In October 1998 when the House of Representatives launched a congressional impeachment inquiry, MSNBC said its primetime household audience had grown by 137%, compared to the previous year. Fox News began a new primetime program after the Lewinsky story broke in January 1998. During the impeachment coverage the broadcast networks also expanded its evening newscasts to one-hour to off-set, the extensive coverage from cable.
For the House of Representatives impeachment vote in December 1998, CNN had an average of 1.8 million households peaking at 5.3 million households, making it the highest rating of any day for the year. Fox News had the highest single day rating to date with an estimated 275,000 households tuning in. MSNBC averaged 400,000 households its highest rated day since Princess Diana’s funeral in 1997. Despite all the viewer sampling, the ratings of all three cable news networks dropped notably after the impeachment trial.
In 1998 one of the fastest growing radio formats was News/Talk radio which had rejuvenated the AM dial. The growth was fueled by the FCC decision to abolish the fairness doctrine in 1987 which had required public broadcast license-holders to provide multiple perspectives on important issues. As a result, such politically opinionated radio personalities as Rush Limbaugh had grown in popularity. Arbitron, reports in 1998 there were 1,240 news/talk radio stations across the country, making it the second most popular format in the U.S. (after country music). News/talk radio was the most listened to format for Persons age 45+.
Watergate Hearings: It’s common knowledge the Watergate burglary had been first reported by Washington Post reporters Robert Woodward and Carl Bernstein in 1972. The media landscape was far different today than it was in the 1970’s. Nationwide, the weekday newspaper circulation were well over 60 million compared to fewer than 30 million today (although digital circulation has become an option). Fueled by the Vietnam War, in 1973, the three major newsmagazines (Time, Newsweek and U.S. News & World Report) had a combined weekly circulation of 9.46 million, an increase of 45% from 6.42 million in 1965. With no cable news networks, digital media or politically charged talk radio, people relied on print and television for Watergate coverage.

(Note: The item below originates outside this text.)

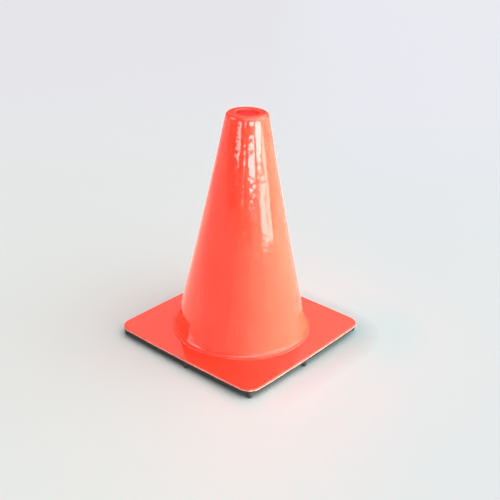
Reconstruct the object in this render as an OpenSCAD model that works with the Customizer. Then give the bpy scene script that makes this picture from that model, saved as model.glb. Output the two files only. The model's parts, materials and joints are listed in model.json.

To investigate the Watergate scandal, the U.S. Senate, chaired by Senator Sam Ervin, began televised hearings on May 17, 1973 which ended on August 7, 1973. The three broadcast networks, ABC, CBS and NBC, worried about losing the soap opera and game show audience (as well as ad revenue), rotated daily coverage of the hearings. PBS stations across the country provided live gavel-to-gavel coverage and televised all 250 hours of the hearings. Several PBS stations rebroadcast the hearings in prime time. The Watergate hearings were a hit on television. According to Gallup, 71% said they watched the hearings live and as many as 21% watched ten or more hours of coverage.
A potential Trump impeachment will be added to the list of live, and at times, compelling TV coverage which will dominate the news cycle for months.